#### What the task requires:
In the listing below, locate the line that contains "Recreate this object" and the line that contains "a plant label.". Restate word for word those two lines and every line between them, and nothing else.

** start Source data **

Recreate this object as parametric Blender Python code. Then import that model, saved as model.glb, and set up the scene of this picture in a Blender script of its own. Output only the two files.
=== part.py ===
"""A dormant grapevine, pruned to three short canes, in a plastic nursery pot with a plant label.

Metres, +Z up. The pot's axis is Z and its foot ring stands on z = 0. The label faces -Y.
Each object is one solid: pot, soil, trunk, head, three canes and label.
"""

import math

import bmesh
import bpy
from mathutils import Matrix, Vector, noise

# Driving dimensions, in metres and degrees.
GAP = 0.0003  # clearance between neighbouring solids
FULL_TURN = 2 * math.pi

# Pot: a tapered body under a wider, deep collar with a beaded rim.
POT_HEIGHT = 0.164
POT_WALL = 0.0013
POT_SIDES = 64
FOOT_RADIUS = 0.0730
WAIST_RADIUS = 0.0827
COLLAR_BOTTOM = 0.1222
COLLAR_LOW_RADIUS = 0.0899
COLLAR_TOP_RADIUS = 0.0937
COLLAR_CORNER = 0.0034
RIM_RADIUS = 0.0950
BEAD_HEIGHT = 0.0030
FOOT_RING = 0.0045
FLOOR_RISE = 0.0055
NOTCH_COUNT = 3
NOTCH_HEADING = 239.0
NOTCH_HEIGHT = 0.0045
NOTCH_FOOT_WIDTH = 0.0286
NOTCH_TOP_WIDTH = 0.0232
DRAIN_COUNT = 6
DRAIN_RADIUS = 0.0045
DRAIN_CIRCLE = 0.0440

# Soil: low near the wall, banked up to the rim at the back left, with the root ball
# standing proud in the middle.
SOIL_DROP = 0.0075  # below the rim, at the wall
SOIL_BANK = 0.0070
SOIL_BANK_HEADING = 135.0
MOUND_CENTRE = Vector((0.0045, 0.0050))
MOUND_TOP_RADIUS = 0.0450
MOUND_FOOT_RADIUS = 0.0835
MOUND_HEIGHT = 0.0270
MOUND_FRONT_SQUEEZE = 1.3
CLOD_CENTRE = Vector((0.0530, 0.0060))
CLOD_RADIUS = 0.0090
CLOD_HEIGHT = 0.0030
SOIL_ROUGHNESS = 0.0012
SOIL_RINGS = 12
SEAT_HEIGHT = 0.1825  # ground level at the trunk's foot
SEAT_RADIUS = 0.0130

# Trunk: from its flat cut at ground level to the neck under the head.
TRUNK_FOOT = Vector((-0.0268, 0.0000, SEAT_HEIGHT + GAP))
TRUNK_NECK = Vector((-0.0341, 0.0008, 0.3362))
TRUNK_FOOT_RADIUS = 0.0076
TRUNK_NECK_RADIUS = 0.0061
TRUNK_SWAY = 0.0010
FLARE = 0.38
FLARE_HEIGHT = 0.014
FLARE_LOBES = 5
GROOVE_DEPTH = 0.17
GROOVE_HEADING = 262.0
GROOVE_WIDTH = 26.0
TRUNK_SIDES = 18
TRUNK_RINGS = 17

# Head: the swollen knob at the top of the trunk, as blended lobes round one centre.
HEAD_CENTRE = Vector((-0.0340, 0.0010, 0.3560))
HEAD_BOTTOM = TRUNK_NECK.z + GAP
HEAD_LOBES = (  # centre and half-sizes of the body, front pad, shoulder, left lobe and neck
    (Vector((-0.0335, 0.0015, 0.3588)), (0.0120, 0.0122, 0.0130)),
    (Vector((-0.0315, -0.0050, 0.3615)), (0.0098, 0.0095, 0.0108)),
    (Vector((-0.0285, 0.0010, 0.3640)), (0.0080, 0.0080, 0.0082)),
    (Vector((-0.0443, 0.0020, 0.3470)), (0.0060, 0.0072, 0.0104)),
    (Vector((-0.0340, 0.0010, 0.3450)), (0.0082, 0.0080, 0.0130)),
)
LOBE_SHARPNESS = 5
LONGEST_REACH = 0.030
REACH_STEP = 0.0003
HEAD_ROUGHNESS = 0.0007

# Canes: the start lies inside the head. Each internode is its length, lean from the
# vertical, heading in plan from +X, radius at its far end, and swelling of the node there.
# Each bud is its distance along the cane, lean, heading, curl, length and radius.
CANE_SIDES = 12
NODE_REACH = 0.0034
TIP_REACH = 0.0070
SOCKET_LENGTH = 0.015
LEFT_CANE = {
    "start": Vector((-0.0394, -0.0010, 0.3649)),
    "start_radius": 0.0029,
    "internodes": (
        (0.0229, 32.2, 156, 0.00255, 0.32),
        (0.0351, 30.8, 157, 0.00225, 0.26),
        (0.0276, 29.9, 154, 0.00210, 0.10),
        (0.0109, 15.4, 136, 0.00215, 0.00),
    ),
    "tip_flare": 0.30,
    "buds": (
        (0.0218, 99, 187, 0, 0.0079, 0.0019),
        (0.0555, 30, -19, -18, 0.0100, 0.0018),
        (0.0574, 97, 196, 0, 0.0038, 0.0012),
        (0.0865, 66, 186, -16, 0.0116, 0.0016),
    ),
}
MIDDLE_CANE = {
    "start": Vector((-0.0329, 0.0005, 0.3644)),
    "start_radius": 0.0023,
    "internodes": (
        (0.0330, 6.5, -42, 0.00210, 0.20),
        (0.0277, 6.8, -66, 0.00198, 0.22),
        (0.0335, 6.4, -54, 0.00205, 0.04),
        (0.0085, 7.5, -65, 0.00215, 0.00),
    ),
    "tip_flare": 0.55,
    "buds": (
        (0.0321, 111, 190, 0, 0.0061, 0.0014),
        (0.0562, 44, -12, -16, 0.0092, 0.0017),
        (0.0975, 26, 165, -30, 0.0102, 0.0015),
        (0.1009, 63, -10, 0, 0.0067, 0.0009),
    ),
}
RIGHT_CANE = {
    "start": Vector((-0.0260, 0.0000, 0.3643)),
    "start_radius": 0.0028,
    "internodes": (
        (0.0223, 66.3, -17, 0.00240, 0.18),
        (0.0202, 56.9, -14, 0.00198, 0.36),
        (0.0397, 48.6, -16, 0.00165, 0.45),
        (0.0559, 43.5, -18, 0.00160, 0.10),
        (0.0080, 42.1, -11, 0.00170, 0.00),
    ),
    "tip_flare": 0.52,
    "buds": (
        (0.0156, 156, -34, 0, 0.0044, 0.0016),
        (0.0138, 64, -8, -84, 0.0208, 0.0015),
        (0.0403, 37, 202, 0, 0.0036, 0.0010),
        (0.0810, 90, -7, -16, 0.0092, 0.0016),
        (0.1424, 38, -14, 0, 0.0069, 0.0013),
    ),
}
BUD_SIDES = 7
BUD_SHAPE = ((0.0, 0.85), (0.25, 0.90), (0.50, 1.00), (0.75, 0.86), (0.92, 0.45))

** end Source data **
** start Source data **

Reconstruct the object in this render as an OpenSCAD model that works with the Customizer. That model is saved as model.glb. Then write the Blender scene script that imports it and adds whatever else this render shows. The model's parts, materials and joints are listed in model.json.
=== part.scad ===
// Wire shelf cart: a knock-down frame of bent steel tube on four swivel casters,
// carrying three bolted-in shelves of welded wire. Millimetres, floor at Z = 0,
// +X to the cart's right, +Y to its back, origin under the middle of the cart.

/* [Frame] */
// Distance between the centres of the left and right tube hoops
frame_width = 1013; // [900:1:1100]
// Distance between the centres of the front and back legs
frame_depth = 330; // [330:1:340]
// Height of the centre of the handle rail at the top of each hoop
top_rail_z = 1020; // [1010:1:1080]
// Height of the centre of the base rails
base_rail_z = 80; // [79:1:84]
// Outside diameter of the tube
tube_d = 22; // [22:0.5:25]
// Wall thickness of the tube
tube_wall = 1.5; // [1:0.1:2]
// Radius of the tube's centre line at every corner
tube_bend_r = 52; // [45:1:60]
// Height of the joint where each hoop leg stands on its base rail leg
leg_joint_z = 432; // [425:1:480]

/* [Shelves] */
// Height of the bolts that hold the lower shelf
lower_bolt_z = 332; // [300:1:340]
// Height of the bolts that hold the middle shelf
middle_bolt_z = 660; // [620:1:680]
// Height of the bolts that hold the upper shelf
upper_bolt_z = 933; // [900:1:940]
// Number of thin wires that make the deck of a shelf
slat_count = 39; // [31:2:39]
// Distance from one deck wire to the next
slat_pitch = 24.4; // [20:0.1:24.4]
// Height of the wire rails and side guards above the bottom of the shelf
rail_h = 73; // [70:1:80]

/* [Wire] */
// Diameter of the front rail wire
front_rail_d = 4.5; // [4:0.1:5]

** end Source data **
** start Source data **

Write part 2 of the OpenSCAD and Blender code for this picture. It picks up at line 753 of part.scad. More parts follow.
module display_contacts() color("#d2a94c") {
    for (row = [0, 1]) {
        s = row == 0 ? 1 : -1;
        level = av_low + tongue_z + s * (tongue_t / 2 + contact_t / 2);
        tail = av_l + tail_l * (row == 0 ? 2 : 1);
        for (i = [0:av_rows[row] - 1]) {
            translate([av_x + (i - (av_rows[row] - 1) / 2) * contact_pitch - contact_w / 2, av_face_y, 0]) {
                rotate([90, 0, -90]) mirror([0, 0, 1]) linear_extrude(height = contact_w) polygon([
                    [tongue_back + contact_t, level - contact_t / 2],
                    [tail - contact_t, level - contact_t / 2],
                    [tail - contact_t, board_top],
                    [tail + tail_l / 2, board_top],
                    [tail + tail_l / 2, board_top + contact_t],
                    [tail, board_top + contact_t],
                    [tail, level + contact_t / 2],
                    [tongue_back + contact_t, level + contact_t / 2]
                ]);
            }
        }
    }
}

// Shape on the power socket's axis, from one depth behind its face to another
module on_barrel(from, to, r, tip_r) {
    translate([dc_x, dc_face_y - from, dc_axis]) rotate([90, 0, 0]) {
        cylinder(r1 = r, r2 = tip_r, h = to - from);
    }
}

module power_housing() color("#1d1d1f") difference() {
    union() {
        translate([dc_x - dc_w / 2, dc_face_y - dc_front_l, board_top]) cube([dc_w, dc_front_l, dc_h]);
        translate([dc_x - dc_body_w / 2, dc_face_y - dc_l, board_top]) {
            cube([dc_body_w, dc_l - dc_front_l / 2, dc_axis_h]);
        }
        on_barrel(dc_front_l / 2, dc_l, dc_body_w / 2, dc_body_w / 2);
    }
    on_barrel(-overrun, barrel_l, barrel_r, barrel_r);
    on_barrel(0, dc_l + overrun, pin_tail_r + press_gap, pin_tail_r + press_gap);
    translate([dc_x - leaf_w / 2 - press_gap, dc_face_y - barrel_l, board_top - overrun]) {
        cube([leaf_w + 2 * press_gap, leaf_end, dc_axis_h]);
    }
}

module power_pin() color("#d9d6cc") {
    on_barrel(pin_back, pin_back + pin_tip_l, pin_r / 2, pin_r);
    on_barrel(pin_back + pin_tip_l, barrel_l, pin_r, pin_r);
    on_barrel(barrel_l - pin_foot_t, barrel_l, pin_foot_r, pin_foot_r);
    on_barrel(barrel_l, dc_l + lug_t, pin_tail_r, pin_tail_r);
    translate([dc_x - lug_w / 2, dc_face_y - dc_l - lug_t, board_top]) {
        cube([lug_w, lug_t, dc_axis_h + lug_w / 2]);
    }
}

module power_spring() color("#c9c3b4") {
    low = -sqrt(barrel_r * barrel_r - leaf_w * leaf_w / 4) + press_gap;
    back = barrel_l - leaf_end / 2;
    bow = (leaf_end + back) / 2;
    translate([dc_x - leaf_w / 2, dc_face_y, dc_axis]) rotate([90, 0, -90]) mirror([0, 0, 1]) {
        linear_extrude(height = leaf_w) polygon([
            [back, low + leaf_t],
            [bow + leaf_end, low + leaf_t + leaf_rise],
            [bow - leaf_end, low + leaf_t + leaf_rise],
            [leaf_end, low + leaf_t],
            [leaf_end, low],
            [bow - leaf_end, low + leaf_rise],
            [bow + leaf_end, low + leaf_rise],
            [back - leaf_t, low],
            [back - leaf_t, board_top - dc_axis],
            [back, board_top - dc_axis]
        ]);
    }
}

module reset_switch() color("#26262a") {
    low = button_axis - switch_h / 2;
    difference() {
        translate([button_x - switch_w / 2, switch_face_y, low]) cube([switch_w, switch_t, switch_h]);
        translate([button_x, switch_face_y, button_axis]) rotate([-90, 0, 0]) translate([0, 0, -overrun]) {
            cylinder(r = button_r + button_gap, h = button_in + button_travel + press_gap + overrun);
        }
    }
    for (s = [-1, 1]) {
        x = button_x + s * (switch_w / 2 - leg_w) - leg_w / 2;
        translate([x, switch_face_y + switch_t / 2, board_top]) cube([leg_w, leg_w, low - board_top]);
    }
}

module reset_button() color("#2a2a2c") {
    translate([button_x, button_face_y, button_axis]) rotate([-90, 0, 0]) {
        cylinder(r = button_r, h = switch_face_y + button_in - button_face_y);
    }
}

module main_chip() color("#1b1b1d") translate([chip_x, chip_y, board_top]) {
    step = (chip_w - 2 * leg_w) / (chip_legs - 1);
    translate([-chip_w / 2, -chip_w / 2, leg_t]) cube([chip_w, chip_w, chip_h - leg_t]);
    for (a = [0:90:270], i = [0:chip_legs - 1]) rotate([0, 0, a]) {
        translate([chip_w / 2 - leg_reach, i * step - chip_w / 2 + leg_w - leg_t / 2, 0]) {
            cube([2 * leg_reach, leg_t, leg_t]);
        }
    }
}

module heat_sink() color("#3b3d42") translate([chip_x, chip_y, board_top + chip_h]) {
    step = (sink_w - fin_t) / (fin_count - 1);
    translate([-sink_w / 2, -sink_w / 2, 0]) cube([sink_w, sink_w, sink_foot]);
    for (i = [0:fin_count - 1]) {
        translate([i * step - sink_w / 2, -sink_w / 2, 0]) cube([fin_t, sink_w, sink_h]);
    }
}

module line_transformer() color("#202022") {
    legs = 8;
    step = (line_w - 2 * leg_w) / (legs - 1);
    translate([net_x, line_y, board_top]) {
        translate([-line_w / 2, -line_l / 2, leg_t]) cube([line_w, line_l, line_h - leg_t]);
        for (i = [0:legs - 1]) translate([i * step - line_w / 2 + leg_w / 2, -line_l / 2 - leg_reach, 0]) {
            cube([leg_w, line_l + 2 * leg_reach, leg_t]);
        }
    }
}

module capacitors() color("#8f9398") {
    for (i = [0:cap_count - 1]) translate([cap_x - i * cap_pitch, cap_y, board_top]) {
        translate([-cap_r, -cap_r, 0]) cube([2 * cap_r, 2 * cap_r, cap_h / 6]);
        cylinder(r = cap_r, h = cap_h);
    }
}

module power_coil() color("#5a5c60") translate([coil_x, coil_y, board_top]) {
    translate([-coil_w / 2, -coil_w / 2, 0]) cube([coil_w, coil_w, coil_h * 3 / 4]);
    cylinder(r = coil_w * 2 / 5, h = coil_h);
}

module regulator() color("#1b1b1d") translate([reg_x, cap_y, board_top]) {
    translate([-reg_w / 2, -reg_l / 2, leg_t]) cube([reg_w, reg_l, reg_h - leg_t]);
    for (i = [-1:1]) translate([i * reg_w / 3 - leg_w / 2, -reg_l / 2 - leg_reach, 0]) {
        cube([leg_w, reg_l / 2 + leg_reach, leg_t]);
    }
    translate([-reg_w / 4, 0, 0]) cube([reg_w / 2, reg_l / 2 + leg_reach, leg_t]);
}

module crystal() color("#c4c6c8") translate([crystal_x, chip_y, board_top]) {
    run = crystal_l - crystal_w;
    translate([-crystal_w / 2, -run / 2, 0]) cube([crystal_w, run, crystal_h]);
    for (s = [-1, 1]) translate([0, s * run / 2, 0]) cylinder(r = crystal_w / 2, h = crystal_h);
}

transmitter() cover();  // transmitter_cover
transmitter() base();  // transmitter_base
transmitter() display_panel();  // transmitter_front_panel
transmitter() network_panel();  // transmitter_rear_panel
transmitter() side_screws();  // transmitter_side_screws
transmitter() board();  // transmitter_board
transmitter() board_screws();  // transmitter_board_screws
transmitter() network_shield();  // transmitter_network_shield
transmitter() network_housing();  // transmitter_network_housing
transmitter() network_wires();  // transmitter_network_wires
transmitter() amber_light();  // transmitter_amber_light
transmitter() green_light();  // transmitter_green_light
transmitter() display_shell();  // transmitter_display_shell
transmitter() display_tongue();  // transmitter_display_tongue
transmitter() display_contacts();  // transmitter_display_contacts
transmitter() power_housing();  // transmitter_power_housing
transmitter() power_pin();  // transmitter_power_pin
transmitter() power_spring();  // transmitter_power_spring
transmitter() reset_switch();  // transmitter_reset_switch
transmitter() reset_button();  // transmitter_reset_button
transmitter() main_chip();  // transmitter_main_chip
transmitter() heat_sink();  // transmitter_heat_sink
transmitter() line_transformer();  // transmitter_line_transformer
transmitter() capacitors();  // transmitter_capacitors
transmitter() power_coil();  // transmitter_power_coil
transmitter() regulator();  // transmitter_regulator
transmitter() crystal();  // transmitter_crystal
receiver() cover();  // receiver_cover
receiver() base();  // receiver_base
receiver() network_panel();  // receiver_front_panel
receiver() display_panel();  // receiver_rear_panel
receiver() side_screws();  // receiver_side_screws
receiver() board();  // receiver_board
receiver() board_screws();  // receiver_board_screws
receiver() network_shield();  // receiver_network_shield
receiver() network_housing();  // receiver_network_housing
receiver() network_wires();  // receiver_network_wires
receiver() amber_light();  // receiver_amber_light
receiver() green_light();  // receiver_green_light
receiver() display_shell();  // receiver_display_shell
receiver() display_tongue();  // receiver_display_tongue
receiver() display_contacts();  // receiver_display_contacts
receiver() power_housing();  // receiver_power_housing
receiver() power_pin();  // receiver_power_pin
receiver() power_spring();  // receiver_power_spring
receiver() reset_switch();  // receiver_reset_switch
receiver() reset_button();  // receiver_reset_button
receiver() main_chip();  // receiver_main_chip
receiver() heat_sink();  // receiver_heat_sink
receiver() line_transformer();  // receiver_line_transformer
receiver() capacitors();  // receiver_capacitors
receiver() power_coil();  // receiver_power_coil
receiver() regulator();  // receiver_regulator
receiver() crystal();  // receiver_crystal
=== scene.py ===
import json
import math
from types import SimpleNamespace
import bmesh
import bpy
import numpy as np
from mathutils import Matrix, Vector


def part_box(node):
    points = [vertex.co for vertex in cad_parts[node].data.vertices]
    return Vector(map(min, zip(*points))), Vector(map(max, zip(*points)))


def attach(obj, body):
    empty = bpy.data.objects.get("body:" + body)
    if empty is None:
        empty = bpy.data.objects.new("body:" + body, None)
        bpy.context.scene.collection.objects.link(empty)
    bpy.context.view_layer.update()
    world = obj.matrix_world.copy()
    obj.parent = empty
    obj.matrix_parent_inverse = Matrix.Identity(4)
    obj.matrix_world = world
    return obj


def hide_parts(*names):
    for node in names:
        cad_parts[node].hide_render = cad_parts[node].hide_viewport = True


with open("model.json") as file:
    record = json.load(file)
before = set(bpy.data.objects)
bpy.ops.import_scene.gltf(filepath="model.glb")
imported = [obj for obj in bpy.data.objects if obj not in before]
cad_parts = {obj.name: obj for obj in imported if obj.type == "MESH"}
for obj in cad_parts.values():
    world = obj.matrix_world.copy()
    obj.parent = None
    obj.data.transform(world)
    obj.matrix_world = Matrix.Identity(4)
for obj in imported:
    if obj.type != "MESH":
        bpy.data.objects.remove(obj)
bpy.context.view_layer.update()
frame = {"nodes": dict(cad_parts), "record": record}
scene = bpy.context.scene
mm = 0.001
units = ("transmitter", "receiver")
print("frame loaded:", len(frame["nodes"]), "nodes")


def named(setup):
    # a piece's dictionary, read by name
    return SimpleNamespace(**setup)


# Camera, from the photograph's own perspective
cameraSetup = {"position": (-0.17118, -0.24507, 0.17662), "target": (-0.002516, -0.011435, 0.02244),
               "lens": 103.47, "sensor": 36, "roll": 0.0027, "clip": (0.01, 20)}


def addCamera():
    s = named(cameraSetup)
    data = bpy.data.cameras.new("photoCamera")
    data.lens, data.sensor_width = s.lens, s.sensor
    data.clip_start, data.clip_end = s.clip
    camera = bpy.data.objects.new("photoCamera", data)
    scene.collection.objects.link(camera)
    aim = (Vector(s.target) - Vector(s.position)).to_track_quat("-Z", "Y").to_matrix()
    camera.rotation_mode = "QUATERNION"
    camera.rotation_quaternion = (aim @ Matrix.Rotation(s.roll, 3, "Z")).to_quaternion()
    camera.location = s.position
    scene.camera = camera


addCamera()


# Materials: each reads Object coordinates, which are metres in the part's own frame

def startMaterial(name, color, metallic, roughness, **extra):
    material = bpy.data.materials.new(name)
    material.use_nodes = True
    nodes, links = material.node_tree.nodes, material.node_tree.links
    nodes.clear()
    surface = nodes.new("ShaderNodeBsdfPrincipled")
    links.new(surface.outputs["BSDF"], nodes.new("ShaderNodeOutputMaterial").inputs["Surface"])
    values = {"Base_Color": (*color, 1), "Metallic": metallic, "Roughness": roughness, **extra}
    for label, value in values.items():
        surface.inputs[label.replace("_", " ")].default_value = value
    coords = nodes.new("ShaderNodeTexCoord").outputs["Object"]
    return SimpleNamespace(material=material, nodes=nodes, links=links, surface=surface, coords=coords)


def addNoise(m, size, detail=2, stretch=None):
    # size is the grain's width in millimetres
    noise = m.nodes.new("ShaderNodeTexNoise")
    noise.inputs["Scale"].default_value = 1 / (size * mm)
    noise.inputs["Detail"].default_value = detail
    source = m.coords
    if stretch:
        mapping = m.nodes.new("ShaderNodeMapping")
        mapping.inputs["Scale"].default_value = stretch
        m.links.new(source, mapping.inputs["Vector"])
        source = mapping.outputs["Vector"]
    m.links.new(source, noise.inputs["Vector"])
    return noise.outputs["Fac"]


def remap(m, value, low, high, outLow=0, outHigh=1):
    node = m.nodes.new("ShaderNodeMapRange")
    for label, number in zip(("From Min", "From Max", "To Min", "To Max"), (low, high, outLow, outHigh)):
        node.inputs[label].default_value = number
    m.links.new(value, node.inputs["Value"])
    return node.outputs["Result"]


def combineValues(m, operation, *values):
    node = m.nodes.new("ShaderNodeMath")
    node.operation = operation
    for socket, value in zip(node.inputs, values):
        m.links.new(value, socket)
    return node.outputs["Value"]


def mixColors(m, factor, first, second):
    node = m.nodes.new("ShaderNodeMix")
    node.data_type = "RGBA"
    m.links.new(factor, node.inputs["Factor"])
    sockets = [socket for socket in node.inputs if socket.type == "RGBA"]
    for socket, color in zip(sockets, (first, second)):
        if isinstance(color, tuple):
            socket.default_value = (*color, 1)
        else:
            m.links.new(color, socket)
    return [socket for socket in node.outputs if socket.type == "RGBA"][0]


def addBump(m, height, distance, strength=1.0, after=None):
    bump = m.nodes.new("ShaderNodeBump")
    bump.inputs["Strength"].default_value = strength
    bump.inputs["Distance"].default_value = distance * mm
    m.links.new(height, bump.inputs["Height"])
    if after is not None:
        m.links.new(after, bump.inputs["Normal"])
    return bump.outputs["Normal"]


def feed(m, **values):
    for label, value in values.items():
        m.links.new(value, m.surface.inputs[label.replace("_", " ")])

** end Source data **

#### Completed exercise:
Recreate this object as parametric Blender Python code. Then import that model, saved as model.glb, and set up the scene of this picture in a Blender script of its own. Output only the two files.
=== part.py ===
"""A dormant grapevine, pruned to three short canes, in a plastic nursery pot with a plant label.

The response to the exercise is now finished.